> **DATA**:
** Begin **

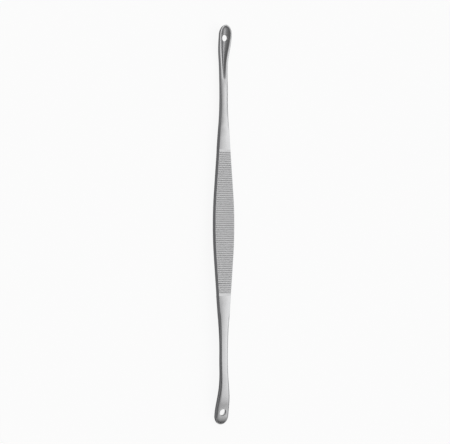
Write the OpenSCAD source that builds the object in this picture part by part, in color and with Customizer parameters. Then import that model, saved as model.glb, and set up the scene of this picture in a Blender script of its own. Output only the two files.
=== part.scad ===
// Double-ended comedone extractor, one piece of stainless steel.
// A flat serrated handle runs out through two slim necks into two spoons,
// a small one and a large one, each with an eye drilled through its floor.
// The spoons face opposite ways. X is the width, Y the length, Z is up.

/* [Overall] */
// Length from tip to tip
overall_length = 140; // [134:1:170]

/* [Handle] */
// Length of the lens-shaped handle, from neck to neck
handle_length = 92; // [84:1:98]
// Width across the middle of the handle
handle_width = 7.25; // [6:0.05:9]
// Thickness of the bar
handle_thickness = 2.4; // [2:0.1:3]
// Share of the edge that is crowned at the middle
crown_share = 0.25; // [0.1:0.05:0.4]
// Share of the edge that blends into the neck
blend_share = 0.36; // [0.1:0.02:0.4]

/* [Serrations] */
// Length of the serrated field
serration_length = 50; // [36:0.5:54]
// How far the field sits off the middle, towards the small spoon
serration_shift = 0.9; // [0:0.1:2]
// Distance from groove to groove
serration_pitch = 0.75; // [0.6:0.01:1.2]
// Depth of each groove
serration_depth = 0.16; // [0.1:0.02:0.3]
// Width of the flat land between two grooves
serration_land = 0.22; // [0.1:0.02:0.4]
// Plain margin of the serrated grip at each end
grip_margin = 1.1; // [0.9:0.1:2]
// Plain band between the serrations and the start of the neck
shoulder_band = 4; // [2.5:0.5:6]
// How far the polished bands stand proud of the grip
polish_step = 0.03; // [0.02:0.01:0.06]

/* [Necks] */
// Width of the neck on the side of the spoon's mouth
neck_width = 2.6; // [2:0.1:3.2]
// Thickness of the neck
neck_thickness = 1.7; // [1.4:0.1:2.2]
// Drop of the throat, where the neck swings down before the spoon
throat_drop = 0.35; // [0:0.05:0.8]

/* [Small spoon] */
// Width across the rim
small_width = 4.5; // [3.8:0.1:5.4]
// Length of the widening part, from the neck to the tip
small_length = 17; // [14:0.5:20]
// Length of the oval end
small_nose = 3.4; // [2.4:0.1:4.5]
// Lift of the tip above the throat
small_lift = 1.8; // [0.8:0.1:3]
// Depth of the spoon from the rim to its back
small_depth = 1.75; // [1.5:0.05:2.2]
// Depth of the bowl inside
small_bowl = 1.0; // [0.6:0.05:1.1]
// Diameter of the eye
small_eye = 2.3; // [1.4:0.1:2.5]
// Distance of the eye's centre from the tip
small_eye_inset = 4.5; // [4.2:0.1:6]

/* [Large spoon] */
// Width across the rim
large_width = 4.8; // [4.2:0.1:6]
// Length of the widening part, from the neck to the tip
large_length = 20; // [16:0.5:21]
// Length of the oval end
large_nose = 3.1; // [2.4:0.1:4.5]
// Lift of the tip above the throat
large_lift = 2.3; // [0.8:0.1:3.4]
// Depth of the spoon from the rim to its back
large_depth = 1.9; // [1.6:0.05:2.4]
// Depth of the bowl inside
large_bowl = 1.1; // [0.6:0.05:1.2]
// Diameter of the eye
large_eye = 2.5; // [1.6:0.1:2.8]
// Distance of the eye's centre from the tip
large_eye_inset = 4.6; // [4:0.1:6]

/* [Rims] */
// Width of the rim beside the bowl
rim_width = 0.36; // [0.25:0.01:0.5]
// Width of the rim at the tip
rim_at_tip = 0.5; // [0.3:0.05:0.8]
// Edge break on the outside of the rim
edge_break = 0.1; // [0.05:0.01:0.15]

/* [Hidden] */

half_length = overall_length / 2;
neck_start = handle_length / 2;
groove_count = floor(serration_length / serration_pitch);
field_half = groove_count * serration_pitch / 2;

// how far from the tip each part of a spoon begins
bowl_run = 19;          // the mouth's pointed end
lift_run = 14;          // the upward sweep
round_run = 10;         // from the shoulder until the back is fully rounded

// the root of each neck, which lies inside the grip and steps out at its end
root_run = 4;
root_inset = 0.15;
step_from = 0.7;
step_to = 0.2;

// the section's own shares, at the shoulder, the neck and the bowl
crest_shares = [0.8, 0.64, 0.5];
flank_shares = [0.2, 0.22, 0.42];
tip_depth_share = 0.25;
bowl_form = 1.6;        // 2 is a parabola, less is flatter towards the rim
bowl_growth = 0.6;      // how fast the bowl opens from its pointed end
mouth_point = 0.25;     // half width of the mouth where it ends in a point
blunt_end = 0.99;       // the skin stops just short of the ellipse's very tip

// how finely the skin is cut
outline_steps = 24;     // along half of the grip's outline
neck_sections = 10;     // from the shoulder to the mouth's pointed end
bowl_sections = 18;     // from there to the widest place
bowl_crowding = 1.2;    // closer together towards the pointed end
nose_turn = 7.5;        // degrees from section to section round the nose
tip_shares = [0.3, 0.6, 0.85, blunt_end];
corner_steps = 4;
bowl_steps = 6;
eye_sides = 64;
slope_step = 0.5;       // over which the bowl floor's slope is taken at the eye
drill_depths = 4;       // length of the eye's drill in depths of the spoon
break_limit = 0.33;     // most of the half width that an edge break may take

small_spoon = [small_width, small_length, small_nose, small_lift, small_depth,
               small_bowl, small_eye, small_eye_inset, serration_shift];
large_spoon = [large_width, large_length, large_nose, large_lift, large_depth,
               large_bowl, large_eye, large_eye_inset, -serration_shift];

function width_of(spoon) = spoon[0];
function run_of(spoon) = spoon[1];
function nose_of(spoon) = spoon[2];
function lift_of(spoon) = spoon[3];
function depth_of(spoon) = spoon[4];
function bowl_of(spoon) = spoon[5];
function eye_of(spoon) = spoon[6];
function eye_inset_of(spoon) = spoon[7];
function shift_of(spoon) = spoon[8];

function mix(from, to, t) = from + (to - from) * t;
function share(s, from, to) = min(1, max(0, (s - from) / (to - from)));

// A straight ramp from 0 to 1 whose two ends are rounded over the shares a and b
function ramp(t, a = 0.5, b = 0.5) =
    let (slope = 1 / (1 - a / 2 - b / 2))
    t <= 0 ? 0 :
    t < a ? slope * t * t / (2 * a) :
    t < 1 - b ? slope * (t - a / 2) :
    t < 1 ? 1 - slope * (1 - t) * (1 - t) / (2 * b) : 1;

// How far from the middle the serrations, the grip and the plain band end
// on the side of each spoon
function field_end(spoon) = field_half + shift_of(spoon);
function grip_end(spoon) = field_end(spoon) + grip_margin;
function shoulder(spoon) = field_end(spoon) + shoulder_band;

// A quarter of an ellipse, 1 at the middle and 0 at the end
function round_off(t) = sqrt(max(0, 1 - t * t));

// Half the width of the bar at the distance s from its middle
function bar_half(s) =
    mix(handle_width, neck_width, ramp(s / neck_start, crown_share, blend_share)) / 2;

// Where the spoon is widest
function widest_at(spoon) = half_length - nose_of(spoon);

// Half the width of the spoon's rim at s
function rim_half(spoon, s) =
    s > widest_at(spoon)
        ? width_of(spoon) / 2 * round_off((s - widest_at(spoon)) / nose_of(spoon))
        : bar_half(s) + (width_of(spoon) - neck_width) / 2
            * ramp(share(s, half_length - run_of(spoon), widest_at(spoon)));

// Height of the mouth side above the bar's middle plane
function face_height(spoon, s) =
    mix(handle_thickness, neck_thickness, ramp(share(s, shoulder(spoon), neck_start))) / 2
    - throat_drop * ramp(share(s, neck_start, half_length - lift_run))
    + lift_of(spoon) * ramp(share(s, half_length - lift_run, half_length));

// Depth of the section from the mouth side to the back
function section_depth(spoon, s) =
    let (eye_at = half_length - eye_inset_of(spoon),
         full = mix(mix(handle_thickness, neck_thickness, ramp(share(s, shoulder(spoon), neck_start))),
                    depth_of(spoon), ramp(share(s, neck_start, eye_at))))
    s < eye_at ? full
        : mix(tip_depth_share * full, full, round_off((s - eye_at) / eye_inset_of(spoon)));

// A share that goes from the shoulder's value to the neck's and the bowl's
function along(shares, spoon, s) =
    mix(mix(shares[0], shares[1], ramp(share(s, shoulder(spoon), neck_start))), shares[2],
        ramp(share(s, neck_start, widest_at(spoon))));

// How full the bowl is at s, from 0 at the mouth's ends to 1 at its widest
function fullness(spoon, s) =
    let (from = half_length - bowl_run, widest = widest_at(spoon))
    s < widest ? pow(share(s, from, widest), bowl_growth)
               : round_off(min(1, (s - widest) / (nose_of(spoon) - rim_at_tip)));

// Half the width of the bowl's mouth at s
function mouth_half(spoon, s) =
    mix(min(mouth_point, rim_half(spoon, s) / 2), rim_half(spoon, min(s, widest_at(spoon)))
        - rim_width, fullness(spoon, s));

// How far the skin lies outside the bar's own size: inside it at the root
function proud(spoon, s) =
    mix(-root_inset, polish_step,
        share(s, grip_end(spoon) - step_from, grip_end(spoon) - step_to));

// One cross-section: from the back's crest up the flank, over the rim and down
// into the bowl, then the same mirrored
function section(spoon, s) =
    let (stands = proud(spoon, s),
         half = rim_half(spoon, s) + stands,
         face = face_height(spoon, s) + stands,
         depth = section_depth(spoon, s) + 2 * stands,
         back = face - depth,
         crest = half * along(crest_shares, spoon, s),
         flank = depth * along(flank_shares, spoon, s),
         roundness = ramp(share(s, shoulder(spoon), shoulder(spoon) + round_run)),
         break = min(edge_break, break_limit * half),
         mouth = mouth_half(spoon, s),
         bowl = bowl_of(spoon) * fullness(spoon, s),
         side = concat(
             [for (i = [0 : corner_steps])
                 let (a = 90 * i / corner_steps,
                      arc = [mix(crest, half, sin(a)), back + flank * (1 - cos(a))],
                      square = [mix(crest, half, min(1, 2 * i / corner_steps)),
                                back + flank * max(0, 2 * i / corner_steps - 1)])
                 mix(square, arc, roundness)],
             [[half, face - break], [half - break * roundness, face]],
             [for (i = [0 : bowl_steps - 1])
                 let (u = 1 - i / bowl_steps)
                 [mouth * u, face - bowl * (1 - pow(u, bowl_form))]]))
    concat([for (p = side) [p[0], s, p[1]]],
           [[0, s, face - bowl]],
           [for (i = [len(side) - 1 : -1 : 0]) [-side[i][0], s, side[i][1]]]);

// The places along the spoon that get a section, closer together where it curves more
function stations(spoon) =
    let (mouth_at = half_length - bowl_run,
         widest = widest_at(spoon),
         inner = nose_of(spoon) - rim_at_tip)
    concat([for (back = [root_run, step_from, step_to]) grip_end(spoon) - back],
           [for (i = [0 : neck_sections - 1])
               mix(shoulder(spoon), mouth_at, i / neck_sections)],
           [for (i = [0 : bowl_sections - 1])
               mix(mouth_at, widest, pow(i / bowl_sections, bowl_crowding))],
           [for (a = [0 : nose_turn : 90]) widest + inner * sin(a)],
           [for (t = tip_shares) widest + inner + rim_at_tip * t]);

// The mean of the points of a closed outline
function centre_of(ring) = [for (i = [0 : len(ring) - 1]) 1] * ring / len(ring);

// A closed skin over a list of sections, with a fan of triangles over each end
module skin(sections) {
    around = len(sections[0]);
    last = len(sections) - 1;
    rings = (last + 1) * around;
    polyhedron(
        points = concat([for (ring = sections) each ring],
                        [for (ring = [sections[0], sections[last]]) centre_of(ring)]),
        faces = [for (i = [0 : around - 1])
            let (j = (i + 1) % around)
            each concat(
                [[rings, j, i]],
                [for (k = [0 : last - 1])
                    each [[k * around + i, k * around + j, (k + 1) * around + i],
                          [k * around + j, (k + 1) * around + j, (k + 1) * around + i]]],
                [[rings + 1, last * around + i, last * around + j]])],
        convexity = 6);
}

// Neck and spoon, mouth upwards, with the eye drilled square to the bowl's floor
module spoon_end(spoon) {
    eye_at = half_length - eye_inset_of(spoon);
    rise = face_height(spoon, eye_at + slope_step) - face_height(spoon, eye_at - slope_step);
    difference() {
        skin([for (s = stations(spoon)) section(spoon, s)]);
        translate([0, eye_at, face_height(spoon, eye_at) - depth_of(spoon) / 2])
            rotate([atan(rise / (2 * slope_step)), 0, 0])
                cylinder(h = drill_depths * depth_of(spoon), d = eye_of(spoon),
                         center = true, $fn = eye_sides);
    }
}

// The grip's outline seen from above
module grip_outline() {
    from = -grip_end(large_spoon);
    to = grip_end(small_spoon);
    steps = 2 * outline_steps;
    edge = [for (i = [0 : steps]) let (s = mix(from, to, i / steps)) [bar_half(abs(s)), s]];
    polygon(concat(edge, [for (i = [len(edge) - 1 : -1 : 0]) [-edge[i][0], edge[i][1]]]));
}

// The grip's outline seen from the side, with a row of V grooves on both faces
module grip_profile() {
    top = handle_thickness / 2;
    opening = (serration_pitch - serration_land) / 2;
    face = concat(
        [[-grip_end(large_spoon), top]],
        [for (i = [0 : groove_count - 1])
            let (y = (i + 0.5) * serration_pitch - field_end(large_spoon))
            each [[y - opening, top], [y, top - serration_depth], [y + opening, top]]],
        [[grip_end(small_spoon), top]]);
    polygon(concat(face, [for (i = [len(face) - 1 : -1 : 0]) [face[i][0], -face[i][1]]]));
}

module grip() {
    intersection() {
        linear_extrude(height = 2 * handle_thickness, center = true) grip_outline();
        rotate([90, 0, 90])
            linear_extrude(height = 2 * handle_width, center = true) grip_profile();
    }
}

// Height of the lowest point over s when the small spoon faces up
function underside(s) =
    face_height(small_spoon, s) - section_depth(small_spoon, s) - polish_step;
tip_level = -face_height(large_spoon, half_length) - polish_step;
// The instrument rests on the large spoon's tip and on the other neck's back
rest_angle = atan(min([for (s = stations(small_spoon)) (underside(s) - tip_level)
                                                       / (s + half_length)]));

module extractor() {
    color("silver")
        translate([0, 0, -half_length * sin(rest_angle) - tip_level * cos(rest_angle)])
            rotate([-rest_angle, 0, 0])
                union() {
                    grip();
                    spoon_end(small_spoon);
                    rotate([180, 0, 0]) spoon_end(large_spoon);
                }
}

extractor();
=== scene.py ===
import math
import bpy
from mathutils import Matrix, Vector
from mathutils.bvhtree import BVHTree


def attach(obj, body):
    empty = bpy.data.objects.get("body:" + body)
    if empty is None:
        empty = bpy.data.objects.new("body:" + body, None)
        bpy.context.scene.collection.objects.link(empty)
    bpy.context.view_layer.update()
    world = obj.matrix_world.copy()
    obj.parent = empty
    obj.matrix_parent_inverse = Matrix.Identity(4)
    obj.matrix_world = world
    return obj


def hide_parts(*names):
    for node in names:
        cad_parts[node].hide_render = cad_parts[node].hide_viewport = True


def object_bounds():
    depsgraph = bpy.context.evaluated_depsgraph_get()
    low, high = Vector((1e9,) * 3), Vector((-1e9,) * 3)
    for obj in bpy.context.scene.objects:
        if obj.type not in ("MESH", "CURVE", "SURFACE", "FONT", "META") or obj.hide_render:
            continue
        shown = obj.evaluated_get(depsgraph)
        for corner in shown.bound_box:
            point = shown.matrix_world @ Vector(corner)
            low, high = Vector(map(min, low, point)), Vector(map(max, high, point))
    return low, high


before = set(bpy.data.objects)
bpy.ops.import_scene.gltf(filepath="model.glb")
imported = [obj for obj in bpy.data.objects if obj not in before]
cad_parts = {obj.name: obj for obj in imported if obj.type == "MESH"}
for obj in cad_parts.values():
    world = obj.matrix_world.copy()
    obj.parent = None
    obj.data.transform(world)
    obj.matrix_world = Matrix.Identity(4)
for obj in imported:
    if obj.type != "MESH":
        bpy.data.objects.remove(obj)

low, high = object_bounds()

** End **

> **WHAT TO WORK ON**: Reproduce, without alteration, solely the lines beginning at the line that includes "spoon_end(small_spoon);" and ending at the line that includes "shown = obj.evaluated_get(depsgraph)", both lines included.

> **RESPONSE**:
                    spoon_end(small_spoon);
                    rotate([180, 0, 0]) spoon_end(large_spoon);
                }
}

extractor();
=== scene.py ===
import math
import bpy
from mathutils import Matrix, Vector
from mathutils.bvhtree import BVHTree


def attach(obj, body):
    empty = bpy.data.objects.get("body:" + body)
    if empty is None:
        empty = bpy.data.objects.new("body:" + body, None)
        bpy.context.scene.collection.objects.link(empty)
    bpy.context.view_layer.update()
    world = obj.matrix_world.copy()
    obj.parent = empty
    obj.matrix_parent_inverse = Matrix.Identity(4)
    obj.matrix_world = world
    return obj


def hide_parts(*names):
    for node in names:
        cad_parts[node].hide_render = cad_parts[node].hide_viewport = True


def object_bounds():
    depsgraph = bpy.context.evaluated_depsgraph_get()
    low, high = Vector((1e9,) * 3), Vector((-1e9,) * 3)
    for obj in bpy.context.scene.objects:
        if obj.type not in ("MESH", "CURVE", "SURFACE", "FONT", "META") or obj.hide_render:
            continue
        shown = obj.evaluated_get(depsgraph)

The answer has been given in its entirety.